(上写真)展示会に出展した「ゆらぎ試作キット」とイルミネーション

ホームページを開くといきなり、女性の屈託のない笑顔が飛び込んでくる。画面には「BE HAPPY TOGETHER!」の文字。ソフトウェア開発の㈱東日本技術研究所はこの「一緒に幸せになろう!」というシンプルで明快な合言葉を胸に、システムソリューション分野で地域貢献を目指しているユニークな企業である。車載ソフトや社会インフラ制御などコア技術の実績は厚く、地元では親しみを込めて「東日(トウニチ)」と呼ばれている。最近ではα波の研究から培ってきた独自の「ゆらぎ」技術を生かして、応用分野への展開をすすめている。
昨年12月、東京ビッグサイトでの「新価値創造展2022」(中小企業基盤整備機構主催)に出展されたイラストレーター用プログラムモジュール「ゆらぎプラグイン」もそのひとつだ。
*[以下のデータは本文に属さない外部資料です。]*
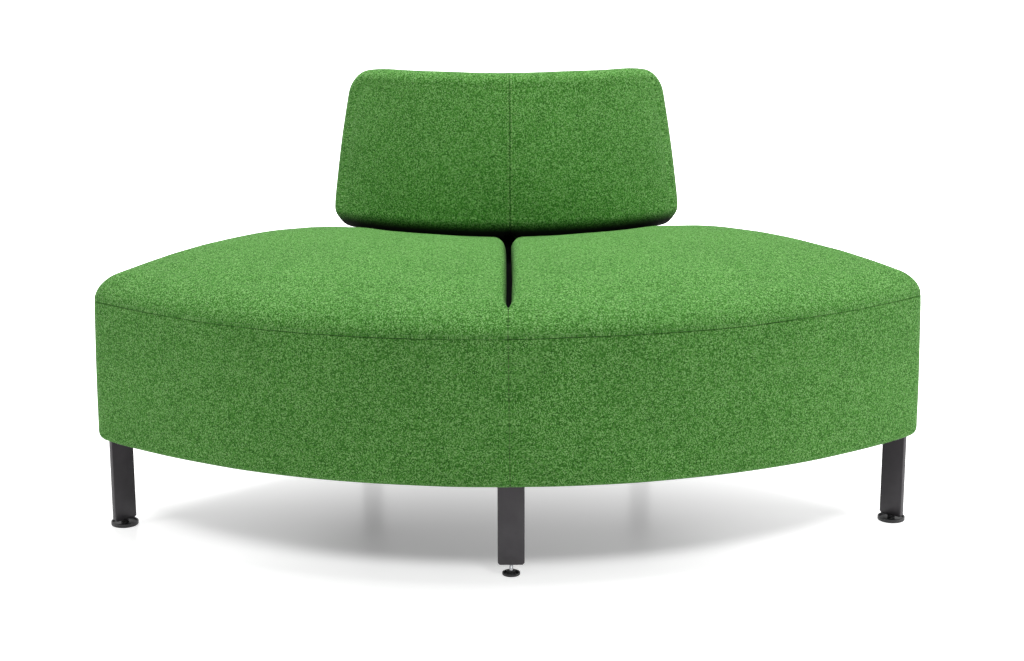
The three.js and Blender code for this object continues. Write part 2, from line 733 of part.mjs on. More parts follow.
function skirtOutline(outerInset, innerInset) {
  return [...frontAndSide(outerInset, clearance / 2), ...frontAndSide(innerInset, clearance / 2).reverse()];
}

function rearSkirtOutline(outerInset, innerInset) {
  const trimmed = (points) => points.map((point) =>
    polar(point.length(), angleOf(point) * (1 - clearance / (point.length() * halfSpan))));
  const near = trimmed(rearPart(outerInset, 0));
  const far = trimmed(rearPart(innerInset, 0));
  return [...near, ...flipped(near).slice(1), ...flipped(far).reverse(), ...far.reverse().slice(1)];
}

const skirtLayers = [
  { name: 'skirt_foam', outer: foamInset, inner: foamInset + skirtFoamThickness, material: finish.foam },
  { name: 'skirt_cover', outer: 0, inner: coverThickness, material: finish.fabric },
];
for (const layer of skirtLayers) {
  const right = prism(skirtOutline(layer.outer, layer.inner), undersideHeight, skirtTop);
  add(`${layer.name}_right`, right, layer.material);
  add(`${layer.name}_left`, mirrored(right), layer.material);
  add(`${layer.name}_rear`, prism(rearSkirtOutline(layer.outer, layer.inner), undersideHeight, skirtTop),
    layer.material);
}

const seatFoam = cut(seatFoamHalf(), [slotFor(bracketAngle, foamBottom - overrun, skirtTop + overrun)]);
add('seat_foam_right', seatFoam, finish.foam);
add('seat_foam_left', mirrored(seatFoam), finish.foam);
const cushion = cut(cushionHalf(), [slotFor(bracketAngle, seamHeight - overrun, backBottom)]);
add('seat_cushion_right', cushion, finish.fabric);
add('seat_cushion_left', mirrored(cushion), finish.fabric);

// Assembly: legs and levelling feet

for (const leg of legs) {
  add(`leg_${leg.name}`, legGeometry(leg.bottom), finish.coatedSteel).applyMatrix4(leg.frame);
  const front = leg.name === 'front';
  const [radius, height, hub] = front ? [frontPadRadius, frontPadHeight, frontHubHeight]
    : [cornerPadRadius, cornerPadHeight, cornerHubHeight];
  const studBottom = height + hub - studSeat + clearance;
  add(`foot_pad_${leg.name}`, padGeometry(radius, height, hub), finish.blackPlastic).applyMatrix4(leg.frame);
  add(`foot_stud_${leg.name}`, rod(studRadius, studBottom, studBottom + studLength), finish.zincSteel)
    .applyMatrix4(leg.frame);
  legScrewPlaces.forEach(([x, y], i) => {
    const seat = shift(x, y, legTop - legPlateThickness - clearance);
    add(`leg_screw_${leg.name}_${i + 1}`, legScrew(), finish.zincSteel)
      .applyMatrix4(leg.frame.clone().multiply(seat));
  });
}

// Assembly: backrest

const shellPocket = conePlate(shellHalfWidth + clearance, shellBorder - clearance,
  backHeight - shellBorder + clearance, shellFront - clearance, rearPanelDepth + overrun);
const shellHoles = bracketSides.flatMap((angle) =>
  holesFor(shellBoltFrames.map((frame) => leanFrame(angle).multiply(frame))));

add('backrest_cushion', cut(backBody(rearPanelDepth, 0, backEdge, backBulge, -1),
  [shellPocket, ...bracketSides.map(bracketPocket)]), finish.fabric);
add('backrest_shell', cut(conePlate(shellHalfWidth, shellBorder, backHeight - shellBorder, shellFront, shellRear),
  shellHoles), finish.plywood);
add('backrest_wadding', conePlate(shellHalfWidth, shellBorder, backHeight - shellBorder, shellRear + clearance,
  rearPanelDepth), finish.foam);
const rearEdge = Math.min(backRearEdge, backRearPanelThickness - 2 * clearance);
add('backrest_rear_panel', backBody(rearPanelDepth + clearance, backThickness, rearEdge, backRearBulge, 1),
  finish.fabric);
for (const angle of bracketSides) {
  const side = angle < 0 ? 'left' : 'right';
  add(`bracket_${side}`, cut(bracketGeometry(), holesFor(boltFrames(0))), finish.coatedSteel).rotation.z = angle;
  boltFrames(angle).forEach((frame, i) => {
    const bolt = screw(boltRadius, boltHeadRadius, boltHeadHeight, boltReach);
    add(`bracket_bolt_${side}_${i + 1}`, bolt, finish.zincSteel).applyMatrix4(frame);
  });
}

// The origin is the middle of the footprint, on the floor.

sofa.updateMatrixWorld(true);
const bounds = new THREE.Box3().setFromObject(sofa, true);
const middle = bounds.getCenter(new THREE.Vector3());
sofa.position.set(-middle.x, -middle.y, -bounds.min.z);

export default sofa;
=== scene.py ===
"""Curved sofa module: sewn covers, threads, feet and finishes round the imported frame.

Metres, +Z up, the floor is z = 0 and the sitter faces -Y. Plan points are drawn about the middle of the arcs.
"""

from functools import cache, partial
from math import asin, atan2, cos, exp, pi, radians, sin, sqrt, tau

import bmesh
import bpy
import numpy as np
from mathutils import Matrix, Vector
from mathutils.bvhtree import BVHTree
from mathutils.kdtree import KDTree
from mathutils.noise import noise


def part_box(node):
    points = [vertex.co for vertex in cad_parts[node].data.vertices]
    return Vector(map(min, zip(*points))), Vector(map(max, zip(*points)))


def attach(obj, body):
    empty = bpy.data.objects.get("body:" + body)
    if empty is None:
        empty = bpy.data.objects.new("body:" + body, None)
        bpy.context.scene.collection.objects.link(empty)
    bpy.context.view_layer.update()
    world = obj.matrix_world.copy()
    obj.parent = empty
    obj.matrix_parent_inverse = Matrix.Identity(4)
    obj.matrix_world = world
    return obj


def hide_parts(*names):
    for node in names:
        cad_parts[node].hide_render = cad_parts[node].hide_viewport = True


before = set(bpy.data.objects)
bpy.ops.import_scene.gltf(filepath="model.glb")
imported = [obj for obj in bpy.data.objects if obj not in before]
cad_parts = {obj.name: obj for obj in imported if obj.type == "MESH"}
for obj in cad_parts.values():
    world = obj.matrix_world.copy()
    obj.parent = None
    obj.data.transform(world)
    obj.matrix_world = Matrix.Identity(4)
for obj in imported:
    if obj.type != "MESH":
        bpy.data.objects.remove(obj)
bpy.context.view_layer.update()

# Seat plan and heights
OUTER_RADIUS = 0.930
INNER_RADIUS = 0.345
HALF_SPAN = radians(45)
OUTER_CORNER = 0.038
INNER_CORNER = 0.030
LEAST_CORNER = 0.003
SKIRT_LOW, SKIRT_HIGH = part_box("skirt_cover_right")
ARC_Y = SKIRT_LOW.y + OUTER_RADIUS
UNDERSIDE = SKIRT_LOW.z
SKIRT_TOP = SKIRT_HIGH.z
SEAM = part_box("seat_cushion_right")[0].z
HALF_GAP = 0.00015  # half of the gap where two covers are sewn together

# Seat cushion
EDGE_RISE = 0.0325
EDGE_RUN = 0.056
CROWN_RISE = 0.031
CORNER_RISE, CORNER_REACH = 0.0027, 0.19  # fullness beside the outer corners
CROWN_SWELL = 0.0032  # of the filled cover, above the drawn crown
HALF_CROWN_RISE = 0.004
SEAM_STAND = 0.002
SEAM_DIP = 0.0009
SEAM_TUCK = 0.0006  # of the cover's edge, behind the dip
SLIT_HALF_GAP = 0.0041
SLIT_EDGE = 0.016
SLIT_TIP_SETBACK = 0.0340
SLIT_FADE = 0.060
SLIT_REAR_CORNER = 0.020
SLIT_FLARE = 0.006  # of each lip, toward the rear
FLARE_START, FLARE_END = 0.495, 0.360
SEAM_EDGE = 0.002
# Rises of the seam, from one place toward the right to another
SEAM_RISES = ((-0.49, -0.41, -0.0015), (-0.15, -0.08, 0.0015), (0.02, 0.12, 0.0016), (0.36, 0.48, 0.0020))
SEAM_RISE_REACH = 0.025
LINING_TUCK = 0.0012  # of the lining's edges, into the slit's walls
LIP_PAINTED_SHADES = (0.30, 0.60)  # painted shade on the slit's right and left lip
LIP_PAINTED_SHADE_REACH = 0.0070
SEAM_PAINTED_SHADE_REACH = 0.0008
LINING_RISE = 0.024  # of the slit's lining, behind the backrest's front
GUSSET_RADIUS = 0.354
GUSSET_HALF_WIDTH = 0.044
GUSSET_GAP = 0.0004

# Cover of the box
CLOTH = 0.0016
HEM_ROUND = 0.0115
HEM_DROP = 0.002  # of the hem's fold below the dust cover
TOP_ROUND = 0.002
HEM_END = 0.0143  # where the hem meets the dust cover
SKIRT_BULGE = 0.0036
ALLOWANCE_END = 0.010
FOAM_FACE = 0.0021
FOAM_BACK = 0.0143
FOAM_ROUND = 0.009
FOAM_GAP = 0.0005

# Backrest
BACK_LEAN = radians(11)
BACK_FRONT_RADIUS = INNER_RADIUS + 0.079
BACK_SEAT_GAP = 0.00165
BACK_HEIGHT = 0.2675
BACK_HALF_WIDTH = 0.324
BACK_TOP_CORNER = 0.038
BACK_LOW_CORNER = 0.029
BACK_TOP_RISE = 0.0038
BACK_SIDE_BULGE = 0.0045
SHOULDER_START = 0.735  # share of the half width
SHOULDER_DROP = 0.0135
BACK_EDGE = 0.022
BACK_LOW_EDGE = 0.036  # depth of the rounding along the lower edge
BACK_LOW_REACH = 0.045
BACK_REAR_EDGE = 0.011
BACK_BULGE = 0.008
BACK_REAR_BULGE = 0.002
BACK_PARTING = 0.06631  # depth of the seam between the cushion and the rear panel
BACK_THICKNESS = 0.08001
PARTING_DIP = 0.0012
PARTING_GAP = 0.0003
REST_SAG = 0.004  # the most that its lower edge drops to lie on the seat
REST_GAP = 0.0004
FOLD_LOW, FOLD_HIGH = 0.004, 0.029  # heights between which painted shade takes the cover to near black, where it turns under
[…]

ブースにはこのプラグインを使ってデザインしたボトルやアクリル写真立てといったサンプルが並び、落ち着きを感じさせる文様が来場者の目を引いた。その根幹にあるのがゆらぎだ。人の心拍の間隔やロウソクの炎の揺れ、小川のせせらぎなどが好例で、学術的には「1/fゆらぎ」(スペクトル密度が周波数fに反比例する)といい、細胞の電気パルス(生体信号)発射間隔に相当するとされる。簡単にいえば癒し・快適さをもたらす信号であり、来場者からは「綺麗」「製品に応用したい」といった声が寄せられ、同社はたしかな手応えと可能性を感じている。

「ユニークな技術やアイデアによるビジネスを創造するという経営理念こそが東日の真骨頂だ」と話す安島取締役
最新のモジュール「ゆらぎプラグイン」を使ってデザインした花柄模様
若手社員を中心として、つねに斬新な案件を模索する
                 

だが、ここにいたるまでには長い年月を要した。「ユニークな技術やアイデアによるビジネスを創造する、という経営理念から1998年頃に脳波のシステム開発に着手した。そして、個人のパフォーマンスを最大限に引き出すというα波の誘導装置を手掛けるなかで、ゆらぎの存在を知った」と話すのは関東支社長を務める安島宜績取締役(53歳)。こうして同社は99年に専門組織を発足。その過程でドクターとの接点が増加し、病院のIT化が遅れていることからまずは電子カルテなど医療情報システム構築に注力することに。こうしてゆらぎ研究はいったん〝休眠状態〟となったが、電子カルテを中心とする医療分野の売り上げは年間4億5000万~5億円に成長。デジタル化の流れのなかで全国60病院にシステムを納入するまでになった。
ところがコロナ禍となって1年後、製薬会社や照明機器メーカーなどからこぞってゆらぎに関する問い合わせが。「世の中が癒しを求めている」ことを察知した同社はあらためてゆらぎの研究に取り組み、その一環としてデザインへの応用に取り組みはじめたのだ。
今年4月19日には東京ビッグサイトで開催される医療機器の製造・開発に関するアジア最大級の展示会「メディテック ジャパン」に出展予定。そこでもユニークな技術で「ともに幸せになる」ソリューションを披露していきたい、としている。